Response to FBI report on Tulia

Last month I noted this article about an FBI investigation into the infamous Tulia drug bust. That investigation concluded there was no racial aspect to what disgraced former undercover agent Tom Coleman did. I had my doubts about the story, but didn’t delve into in in any detail.

There’s now a comment in that post which points to this Plainview Daily Herald piece which responds to that FBI report. It’s pretty persuasive. I’m reprinting it beneath the More link for posterity. Thanks to Scott for bringing it to my attention.

My Turn: Tulian offers different view on TV report, article


Richard Orr´s article in last Sunday´s Herald (“Not so innocent after all” regarding the controversial 1999 drug sting in Tulia) summarized the findings of Todd Bensman, an investigative reporter with the CBS affiliate in Dallas.

Bensman reports that, according to an FBI report mysteriously obtained from an undisclosed source, eight Tulia defendants admitted that they sold drugs to Tom Coleman. The implication is that Governor Perry, had he only known, would never have pardoned the Tulia defendants nor would attorneys for the City of Amarillo have sanctioned a $6 million settlement.

Curiously, no one is asking why eight alleged drug dealers would be willing to damn themselves when it would have been so easy to lie?

The true child of God, King David tells us, “sweareth to his own hurt, and changeth not.” (Psalm 15:1)

Tom Coleman was paid with Byrne Grant money distributed through the federal Department of Justice. Asking the feds to investigate Tulia was like hiring the fox to check into a disturbance down at the henhouse. By the autumn of 2000, the Department of Justice had already ignored two civil rights complaints filed in connection with the Tulia sting. Only when the story hit The New York Times did the feds agree, albeit grudgingly, to launch an investigation.

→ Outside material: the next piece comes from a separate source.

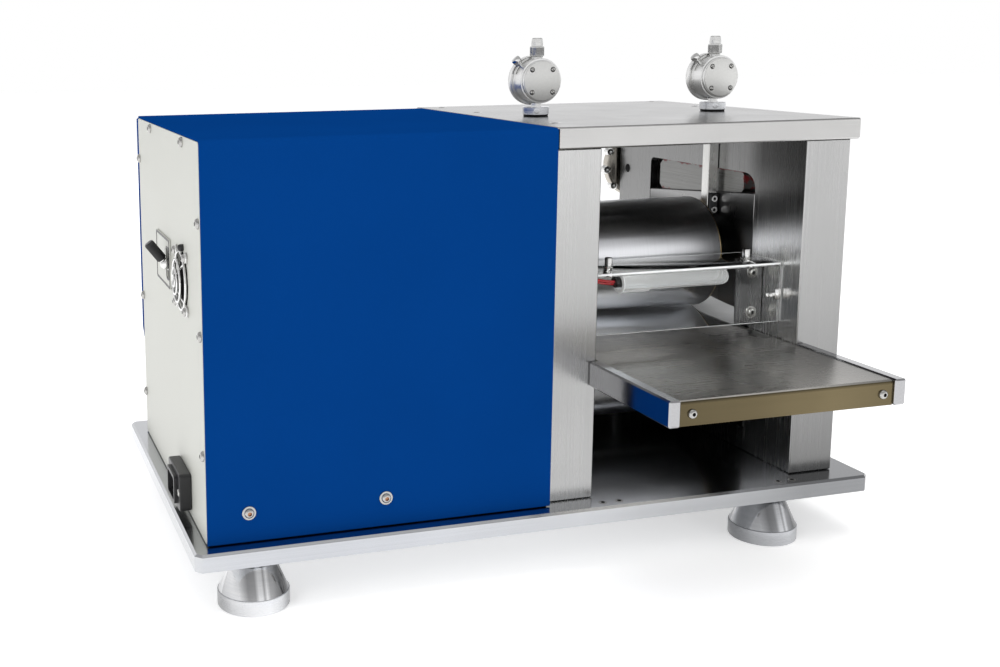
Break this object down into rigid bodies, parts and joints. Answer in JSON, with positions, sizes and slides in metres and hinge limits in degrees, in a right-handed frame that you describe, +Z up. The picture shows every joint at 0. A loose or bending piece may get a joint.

According to the CBS report, Alberta Williams “boasted” to the FBI officers that she sold Tom Coleman “more drugs than she was prosecuted for.” Ms. Williams was not boasting; she was looking for answers. If Coleman failed to turn in evidence, he was in violation of the law.

A legitimate narcotics agent once told me that getting a crack addict to sell you drugs is “like shooting fish in a barrel.” The desperate desire for drug money eventually converts users into dealers if the narcotics agent keeps begging long enough. Police officers call it, “making a crook”; the technical term is “entrapment.” Either way it´s illegal.

Many weekend users had become full-blown crack-heads by the time Tom Coleman´s money-machine shut down in July of 1999. Coleman spent 18 months and thousands of your tax dollars funding the addictions of indigent Tulia residents. Nice work, if you can get it!

Poor drug dealers smoke tiny “rocks” of crack cocaine that can be purchased on the street for between $5 and $20. Powder cocaine is known as a “rich man´s drug” because it costs well over a hundred dollars to buy a little baggie of powder the size of your thumb. Poor users turn to crack because they can´t afford to buy powder cocaine. You can´t sell what you can´t afford to buy.

Tulia defendants told the FBI that Tom Coleman bought little rocks of crack cocaine then filed powder cases in Amarillo. If they were right, Coleman was tampering with evidence. Defendants swore to their own hurt because it was the only way to implicate Coleman. Admissions of innocence wouldn´t have done the trick.

Economic reality suggests that indigent crack addicts were falsely accused of selling Tom Coleman powder cocaine. But that´s just the beginning.

Tanya Michelle White proved she was in Oklahoma City when Coleman said she was selling him drugs in Tulia.

An aging hog farmer named Joe Moore identified Coleman as “the law” the minute the pony-tailed white man hit the streets. On more than one occasion, Joe ran Coleman off his front porch in front of witnesses.

Defendants like Freddie Brookins Jr., Michelle Williams and Vincent McCray never met Coleman until the day they were arrested.

The sloppy undercover man, by his own admission, misidentified a long list of defendants.

Tulia defendants swore to their own hurt because they knew Tom Coleman had fingered innocent people.

In March of 2003, the Texas Court of Criminal Appeals requested that evidentiary hearings be held in Tulia. Tom Coleman´s credibility collapsed under a heap of strange and conflicting testimony. A long series of credible witnesses testified that Coleman was dishonest, incompetent, corrupt, irrational and racist.

After a week of this testimony, the State of Texas threw in the towel. A month later a Swisher County grand jury filed three counts of aggravated perjury against the Texas Lawman of the Year.

The remarkable honesty of selfless citizens lent integrity and credibility to a long, mystifying struggle. Viewed in the full light of day, the admissions of eight men and women demonstrate that Judge Ron Chapman, attorneys representing the State of Texas, Governor Rick Perry, and the City of Amarillo called it right.

Some would call those who swear to their own hurt foolish or naive. King David calls them children of God. My better angels are inclined to agree.

(An ordained minister, Dr. Alan Bean serves as executive director of Friends of Justice, a Tulia-based criminal justice reform organization.)